**SET EXERCISE:**
Review the material and extract every line in which the word "each" occurs.

**MATERIAL:**
■ ■ ■ ■ ■
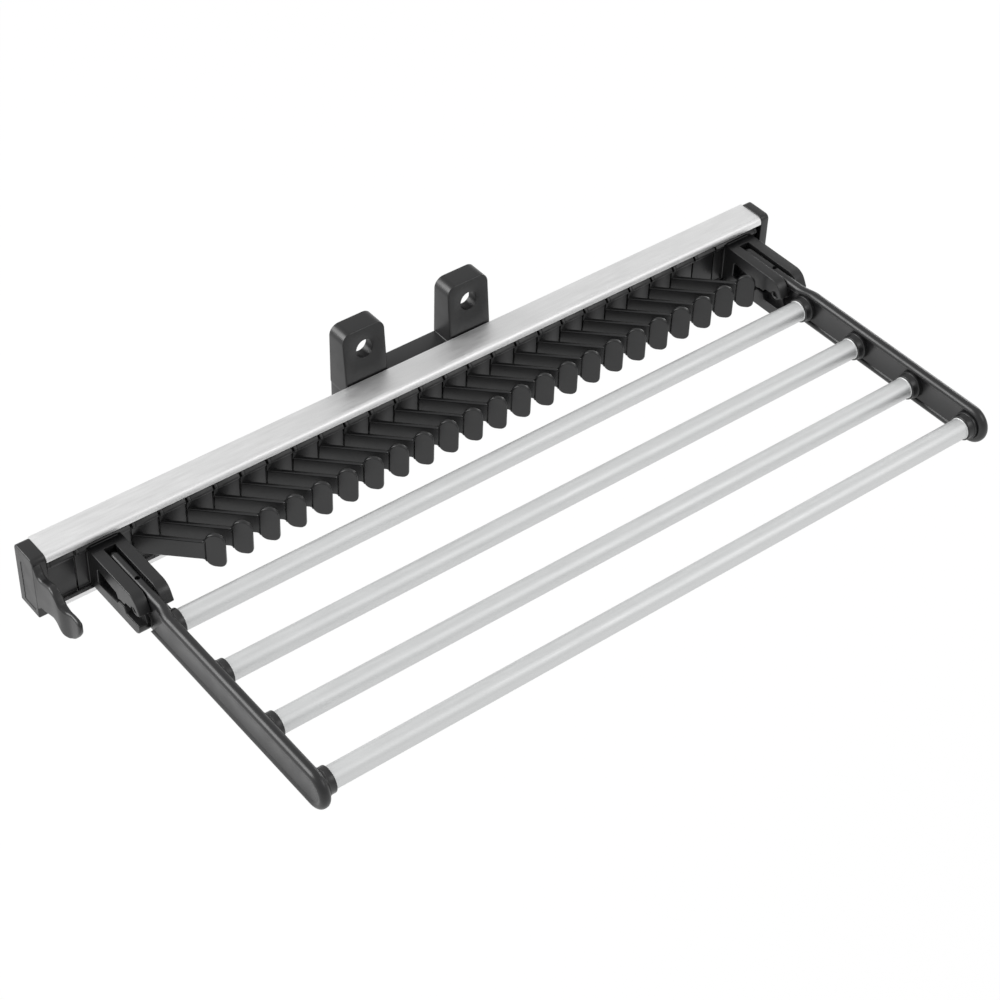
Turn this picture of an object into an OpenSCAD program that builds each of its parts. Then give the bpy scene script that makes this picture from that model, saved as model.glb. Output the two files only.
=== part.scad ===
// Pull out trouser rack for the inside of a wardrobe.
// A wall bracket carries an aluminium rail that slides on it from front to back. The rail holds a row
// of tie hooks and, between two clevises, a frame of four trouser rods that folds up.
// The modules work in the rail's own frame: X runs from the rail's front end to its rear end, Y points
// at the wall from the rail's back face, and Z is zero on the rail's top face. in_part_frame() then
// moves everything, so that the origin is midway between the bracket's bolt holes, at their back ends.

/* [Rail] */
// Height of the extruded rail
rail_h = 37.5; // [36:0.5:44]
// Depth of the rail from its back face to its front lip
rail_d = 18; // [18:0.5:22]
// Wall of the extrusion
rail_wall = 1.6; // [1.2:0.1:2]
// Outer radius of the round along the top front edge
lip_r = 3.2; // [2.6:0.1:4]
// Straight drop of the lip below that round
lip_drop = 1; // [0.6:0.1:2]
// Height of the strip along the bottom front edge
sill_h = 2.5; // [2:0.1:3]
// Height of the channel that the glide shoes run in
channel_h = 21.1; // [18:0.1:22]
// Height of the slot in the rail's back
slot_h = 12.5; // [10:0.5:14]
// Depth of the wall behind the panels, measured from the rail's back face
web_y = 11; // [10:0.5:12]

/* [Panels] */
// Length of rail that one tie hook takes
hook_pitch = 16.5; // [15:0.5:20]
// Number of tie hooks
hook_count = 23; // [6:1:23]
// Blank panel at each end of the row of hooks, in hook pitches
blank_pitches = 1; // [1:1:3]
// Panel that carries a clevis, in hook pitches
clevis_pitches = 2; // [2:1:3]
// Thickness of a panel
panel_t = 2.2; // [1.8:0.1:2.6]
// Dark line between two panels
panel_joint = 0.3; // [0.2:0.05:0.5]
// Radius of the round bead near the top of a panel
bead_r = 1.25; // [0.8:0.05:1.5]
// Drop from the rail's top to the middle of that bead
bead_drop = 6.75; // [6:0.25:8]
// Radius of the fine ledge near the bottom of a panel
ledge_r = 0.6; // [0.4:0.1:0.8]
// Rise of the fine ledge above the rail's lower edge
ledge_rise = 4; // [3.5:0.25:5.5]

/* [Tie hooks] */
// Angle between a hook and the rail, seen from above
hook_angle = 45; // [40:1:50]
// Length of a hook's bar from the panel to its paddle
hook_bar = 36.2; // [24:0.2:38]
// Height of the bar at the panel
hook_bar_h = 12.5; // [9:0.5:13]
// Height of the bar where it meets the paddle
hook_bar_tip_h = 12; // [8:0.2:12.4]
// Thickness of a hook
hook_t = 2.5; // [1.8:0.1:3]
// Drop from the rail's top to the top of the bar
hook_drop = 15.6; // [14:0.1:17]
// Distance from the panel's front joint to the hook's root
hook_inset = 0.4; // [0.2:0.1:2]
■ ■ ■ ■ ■
**EXERCISE SOLUTION:**
Turn this picture of an object into an OpenSCAD program that builds each of its parts. Then give the bpy scene script that makes this picture from that model, saved as model.glb. Output the two files only.
// Blank panel at each end of the row of hooks, in hook pitches